En octobre 2023, Québec a annoncé un investissement de 35,8 M$ sur cinq ans pour renforcer la sécurité de ses 18 établissements carcéraux.

Depuis mars, des saisies d’objets de contrebande d’une valeur institutionnelle estimée à plus de 2,7 M$ ont eu lieu dans différentes prisons.

Le problème avec cette logique de colmatage, c’est qu’elle entretient un état d’urgence permanent, où la réhabilitation est reléguée au second plan.

Or, une sécurité publique durable passe inévitablement par la réinsertion des personnes incarcérées.

La prison, l’université du crime?

On entend souvent que la prison est l’«université du crime», où les incarcérés perfectionnent leurs méthodes et élargissent leur réseau pour en ressortir plus dangereux qu’à leur entrée.

Une litanie ancrée dans la pensée populaire qui bloque le changement.

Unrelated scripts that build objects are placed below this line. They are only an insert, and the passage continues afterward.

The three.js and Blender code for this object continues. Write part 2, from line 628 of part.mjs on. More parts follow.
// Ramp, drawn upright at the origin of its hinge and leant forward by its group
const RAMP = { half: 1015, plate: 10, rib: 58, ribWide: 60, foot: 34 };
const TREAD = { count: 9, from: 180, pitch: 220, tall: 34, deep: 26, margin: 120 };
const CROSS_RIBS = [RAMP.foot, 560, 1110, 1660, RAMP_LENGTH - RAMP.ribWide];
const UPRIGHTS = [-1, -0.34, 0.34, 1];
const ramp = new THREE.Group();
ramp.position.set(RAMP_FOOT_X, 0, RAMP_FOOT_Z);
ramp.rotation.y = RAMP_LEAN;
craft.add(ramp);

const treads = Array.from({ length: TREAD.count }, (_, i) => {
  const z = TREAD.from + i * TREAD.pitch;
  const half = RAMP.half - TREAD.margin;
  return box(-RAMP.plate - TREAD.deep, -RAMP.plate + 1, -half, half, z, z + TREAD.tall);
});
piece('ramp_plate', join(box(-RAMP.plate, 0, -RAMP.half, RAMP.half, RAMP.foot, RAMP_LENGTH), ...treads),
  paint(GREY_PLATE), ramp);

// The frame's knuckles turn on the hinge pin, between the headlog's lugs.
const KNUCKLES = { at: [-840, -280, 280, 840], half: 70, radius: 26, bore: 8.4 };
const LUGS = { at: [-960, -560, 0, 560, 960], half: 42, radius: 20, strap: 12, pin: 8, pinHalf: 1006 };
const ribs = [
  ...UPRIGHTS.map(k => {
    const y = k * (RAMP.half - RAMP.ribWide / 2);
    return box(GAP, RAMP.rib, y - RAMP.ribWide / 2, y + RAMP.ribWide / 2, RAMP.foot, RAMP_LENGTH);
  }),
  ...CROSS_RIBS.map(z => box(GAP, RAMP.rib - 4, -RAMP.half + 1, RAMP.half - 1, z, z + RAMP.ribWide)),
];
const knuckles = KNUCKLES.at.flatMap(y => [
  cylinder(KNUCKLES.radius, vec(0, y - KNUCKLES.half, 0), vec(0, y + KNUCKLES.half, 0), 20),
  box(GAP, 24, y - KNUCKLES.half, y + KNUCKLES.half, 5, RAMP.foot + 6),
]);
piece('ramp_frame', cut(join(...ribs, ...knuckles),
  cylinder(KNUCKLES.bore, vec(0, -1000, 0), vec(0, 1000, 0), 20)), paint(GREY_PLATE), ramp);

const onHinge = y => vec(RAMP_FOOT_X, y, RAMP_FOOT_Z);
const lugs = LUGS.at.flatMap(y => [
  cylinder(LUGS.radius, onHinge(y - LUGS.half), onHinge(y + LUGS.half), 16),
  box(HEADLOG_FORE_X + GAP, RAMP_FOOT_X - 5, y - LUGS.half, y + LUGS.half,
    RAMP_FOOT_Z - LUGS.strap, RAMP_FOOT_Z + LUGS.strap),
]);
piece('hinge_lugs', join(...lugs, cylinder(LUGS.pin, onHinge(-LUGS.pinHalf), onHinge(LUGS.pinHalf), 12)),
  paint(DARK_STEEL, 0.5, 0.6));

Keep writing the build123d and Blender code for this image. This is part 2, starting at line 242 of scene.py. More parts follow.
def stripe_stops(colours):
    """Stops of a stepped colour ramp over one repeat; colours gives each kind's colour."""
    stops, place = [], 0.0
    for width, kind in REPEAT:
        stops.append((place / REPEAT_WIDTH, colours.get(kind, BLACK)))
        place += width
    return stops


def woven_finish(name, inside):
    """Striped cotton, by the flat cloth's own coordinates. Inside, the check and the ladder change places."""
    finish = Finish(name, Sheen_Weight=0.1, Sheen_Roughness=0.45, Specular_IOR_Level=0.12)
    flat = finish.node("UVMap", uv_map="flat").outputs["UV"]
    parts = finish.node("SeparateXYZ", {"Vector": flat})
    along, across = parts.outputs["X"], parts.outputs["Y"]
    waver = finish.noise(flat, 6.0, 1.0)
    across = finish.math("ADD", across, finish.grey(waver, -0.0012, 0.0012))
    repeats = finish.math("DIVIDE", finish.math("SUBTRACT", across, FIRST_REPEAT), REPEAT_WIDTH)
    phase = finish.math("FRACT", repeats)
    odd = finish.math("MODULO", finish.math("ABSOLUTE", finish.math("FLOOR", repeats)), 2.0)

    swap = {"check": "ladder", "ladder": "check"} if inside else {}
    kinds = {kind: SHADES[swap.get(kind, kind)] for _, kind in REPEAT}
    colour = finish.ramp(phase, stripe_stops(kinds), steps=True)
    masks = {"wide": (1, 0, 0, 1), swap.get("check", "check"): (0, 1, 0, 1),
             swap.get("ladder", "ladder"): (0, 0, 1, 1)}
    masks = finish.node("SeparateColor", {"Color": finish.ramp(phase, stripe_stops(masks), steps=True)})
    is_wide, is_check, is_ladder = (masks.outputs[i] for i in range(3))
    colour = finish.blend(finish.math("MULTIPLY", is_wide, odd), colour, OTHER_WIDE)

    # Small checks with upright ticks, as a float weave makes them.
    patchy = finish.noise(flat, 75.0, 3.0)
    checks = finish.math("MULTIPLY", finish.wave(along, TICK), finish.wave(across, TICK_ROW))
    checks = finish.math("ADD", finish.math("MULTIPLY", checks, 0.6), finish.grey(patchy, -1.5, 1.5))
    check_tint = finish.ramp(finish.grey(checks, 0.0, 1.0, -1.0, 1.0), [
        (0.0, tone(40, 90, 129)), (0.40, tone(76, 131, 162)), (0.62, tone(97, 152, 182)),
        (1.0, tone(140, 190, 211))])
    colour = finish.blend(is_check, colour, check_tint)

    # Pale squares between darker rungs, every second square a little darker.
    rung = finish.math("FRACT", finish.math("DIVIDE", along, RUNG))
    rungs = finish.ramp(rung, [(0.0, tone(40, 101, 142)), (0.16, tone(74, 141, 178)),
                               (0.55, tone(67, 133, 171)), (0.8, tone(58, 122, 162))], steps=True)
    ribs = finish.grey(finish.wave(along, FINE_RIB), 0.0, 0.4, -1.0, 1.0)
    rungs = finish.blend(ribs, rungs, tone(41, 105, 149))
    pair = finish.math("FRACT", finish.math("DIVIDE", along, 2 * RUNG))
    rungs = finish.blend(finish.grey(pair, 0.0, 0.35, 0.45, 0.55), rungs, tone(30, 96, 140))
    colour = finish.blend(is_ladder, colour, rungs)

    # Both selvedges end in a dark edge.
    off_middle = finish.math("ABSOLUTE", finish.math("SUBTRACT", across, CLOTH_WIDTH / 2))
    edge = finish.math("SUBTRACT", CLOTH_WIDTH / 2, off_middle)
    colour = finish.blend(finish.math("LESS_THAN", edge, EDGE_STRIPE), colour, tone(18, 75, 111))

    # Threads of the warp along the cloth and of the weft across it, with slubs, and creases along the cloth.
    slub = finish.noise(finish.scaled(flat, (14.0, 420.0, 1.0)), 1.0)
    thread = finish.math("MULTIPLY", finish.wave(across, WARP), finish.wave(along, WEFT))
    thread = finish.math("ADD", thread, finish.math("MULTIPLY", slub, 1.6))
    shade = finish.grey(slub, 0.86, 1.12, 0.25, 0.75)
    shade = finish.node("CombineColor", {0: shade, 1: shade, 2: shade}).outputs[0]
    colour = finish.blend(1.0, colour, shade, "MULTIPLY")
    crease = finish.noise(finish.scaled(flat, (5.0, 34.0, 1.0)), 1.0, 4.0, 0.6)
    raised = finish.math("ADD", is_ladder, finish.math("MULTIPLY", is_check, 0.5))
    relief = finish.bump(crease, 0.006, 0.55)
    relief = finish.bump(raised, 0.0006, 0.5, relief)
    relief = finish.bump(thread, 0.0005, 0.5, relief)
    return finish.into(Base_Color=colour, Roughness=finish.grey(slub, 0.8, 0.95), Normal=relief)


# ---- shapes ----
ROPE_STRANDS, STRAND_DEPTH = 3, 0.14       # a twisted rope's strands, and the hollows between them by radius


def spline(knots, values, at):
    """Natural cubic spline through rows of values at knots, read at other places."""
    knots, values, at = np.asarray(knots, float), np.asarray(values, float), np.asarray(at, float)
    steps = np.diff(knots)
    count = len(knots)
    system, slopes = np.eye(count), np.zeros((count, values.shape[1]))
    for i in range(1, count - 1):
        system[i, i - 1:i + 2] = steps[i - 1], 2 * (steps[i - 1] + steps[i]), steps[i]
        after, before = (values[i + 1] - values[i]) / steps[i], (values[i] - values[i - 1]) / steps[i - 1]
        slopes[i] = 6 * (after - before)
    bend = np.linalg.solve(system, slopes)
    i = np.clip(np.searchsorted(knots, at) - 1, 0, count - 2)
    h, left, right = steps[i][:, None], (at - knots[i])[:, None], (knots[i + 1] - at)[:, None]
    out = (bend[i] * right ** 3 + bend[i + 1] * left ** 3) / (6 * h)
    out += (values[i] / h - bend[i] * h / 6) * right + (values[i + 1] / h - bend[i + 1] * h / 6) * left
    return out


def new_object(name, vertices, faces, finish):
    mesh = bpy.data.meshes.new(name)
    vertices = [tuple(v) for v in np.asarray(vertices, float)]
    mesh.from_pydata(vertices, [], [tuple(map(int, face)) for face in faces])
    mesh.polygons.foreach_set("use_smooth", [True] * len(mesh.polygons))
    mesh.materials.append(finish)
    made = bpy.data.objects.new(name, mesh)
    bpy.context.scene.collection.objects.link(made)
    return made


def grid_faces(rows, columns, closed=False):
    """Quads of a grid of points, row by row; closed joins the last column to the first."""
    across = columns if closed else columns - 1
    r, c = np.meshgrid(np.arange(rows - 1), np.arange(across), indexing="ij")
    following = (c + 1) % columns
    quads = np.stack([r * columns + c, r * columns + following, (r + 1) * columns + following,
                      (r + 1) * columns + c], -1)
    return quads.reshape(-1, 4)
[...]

Il en va de même pour d’autres refrains tout aussi tenaces: qu’il y a toujours eu de la drogue et des armes en prison ou qu’il serait inutile d’offrir des programmes de réinsertion à des détenus purgeant de courtes peines, et j’en passe.

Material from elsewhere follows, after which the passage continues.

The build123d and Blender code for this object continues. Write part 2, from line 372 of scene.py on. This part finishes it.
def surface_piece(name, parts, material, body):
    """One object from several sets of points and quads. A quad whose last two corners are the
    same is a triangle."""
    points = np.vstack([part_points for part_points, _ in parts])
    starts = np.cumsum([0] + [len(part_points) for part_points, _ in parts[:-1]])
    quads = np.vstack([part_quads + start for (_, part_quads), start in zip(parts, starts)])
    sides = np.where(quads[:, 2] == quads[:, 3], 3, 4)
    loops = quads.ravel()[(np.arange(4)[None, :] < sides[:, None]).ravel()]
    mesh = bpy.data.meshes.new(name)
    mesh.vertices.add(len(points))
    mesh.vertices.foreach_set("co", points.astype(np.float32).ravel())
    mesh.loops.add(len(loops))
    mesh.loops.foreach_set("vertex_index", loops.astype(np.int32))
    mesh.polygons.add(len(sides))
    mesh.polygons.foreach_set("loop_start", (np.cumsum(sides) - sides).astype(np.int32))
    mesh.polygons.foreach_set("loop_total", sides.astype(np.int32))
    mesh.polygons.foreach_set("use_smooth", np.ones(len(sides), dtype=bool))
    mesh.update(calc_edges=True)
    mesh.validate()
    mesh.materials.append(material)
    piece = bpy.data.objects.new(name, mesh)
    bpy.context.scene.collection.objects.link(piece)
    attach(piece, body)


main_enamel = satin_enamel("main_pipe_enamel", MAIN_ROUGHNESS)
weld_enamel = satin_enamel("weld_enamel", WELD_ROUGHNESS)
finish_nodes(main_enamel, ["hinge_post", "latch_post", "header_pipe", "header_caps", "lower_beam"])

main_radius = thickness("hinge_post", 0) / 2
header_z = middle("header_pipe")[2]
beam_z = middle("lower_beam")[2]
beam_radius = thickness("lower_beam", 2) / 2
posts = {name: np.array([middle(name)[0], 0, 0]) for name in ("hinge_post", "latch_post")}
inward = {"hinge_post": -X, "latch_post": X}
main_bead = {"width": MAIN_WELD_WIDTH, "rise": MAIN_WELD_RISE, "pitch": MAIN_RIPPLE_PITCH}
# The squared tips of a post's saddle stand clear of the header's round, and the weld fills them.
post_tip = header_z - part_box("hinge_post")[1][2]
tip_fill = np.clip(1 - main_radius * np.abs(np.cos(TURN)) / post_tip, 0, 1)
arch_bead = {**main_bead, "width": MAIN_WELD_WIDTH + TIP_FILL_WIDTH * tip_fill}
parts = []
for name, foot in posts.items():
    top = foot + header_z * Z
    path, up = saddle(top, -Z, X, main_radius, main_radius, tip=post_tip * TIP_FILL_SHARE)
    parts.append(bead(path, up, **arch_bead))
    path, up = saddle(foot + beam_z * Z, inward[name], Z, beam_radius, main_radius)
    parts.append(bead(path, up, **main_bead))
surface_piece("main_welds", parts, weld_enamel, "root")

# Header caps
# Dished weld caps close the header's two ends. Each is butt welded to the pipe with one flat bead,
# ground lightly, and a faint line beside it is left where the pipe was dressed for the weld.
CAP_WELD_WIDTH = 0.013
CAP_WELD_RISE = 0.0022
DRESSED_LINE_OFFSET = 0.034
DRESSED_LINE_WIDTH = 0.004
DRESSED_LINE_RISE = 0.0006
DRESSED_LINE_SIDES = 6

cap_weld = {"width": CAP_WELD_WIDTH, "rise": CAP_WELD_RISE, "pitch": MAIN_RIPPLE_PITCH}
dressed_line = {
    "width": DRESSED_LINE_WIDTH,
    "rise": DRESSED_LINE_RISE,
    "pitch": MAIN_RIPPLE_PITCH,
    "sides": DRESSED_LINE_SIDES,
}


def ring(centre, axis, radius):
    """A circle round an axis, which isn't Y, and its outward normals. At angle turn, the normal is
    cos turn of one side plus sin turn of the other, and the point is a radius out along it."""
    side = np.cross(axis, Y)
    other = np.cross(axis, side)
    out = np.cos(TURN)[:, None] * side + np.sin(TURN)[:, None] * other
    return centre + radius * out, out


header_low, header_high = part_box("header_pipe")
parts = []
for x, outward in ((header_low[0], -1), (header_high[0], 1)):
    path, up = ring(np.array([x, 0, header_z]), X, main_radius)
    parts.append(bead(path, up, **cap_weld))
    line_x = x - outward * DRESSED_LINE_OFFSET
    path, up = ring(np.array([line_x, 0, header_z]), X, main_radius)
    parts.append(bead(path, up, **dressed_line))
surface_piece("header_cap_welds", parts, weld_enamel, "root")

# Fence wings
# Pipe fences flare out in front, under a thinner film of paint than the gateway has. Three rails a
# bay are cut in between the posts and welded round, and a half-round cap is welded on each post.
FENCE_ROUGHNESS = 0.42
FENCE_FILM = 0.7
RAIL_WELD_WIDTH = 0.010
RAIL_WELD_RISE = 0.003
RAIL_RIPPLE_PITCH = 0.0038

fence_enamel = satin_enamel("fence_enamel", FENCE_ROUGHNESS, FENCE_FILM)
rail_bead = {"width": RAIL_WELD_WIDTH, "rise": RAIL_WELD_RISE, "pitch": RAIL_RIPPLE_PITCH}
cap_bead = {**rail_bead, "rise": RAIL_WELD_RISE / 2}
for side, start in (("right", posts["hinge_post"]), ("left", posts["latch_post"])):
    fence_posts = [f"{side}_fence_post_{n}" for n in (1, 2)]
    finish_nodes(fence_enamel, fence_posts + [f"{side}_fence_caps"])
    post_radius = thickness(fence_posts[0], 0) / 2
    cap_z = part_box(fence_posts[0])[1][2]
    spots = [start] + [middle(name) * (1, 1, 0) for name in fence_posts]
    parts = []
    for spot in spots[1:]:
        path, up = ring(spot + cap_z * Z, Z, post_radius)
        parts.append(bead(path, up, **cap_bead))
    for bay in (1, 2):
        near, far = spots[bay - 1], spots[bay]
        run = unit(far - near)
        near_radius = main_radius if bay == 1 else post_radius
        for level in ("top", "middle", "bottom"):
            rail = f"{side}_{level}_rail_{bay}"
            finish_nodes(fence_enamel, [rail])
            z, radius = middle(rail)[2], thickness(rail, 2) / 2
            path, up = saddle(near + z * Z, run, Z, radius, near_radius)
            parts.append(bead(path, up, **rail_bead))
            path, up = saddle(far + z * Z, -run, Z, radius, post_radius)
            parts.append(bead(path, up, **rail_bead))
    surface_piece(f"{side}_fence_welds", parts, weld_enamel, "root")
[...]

Cette dernière, je l’ai entendue dès ma première journée de bénévolat à l’établissement de détention de Montréal.

Bien que réelles, ces croyances limitantes sont les rouages d’une programmation qui bloque l’innovation, étouffe les initiatives et nourrit une forme d’immobilisme dans le système carcéral québécois. De véritables barrières mentales!

Ajoutez à cela l’indifférence ou la méconnaissance du grand public, et vous obtenez un système qui tourne en rond, incapable de se réinventer.

Transformer les prisons en véritables espaces de changement, c’est faisable – à condition d’en faire une priorité réelle, soutenue par une vision à long terme, sur au moins 30 ans.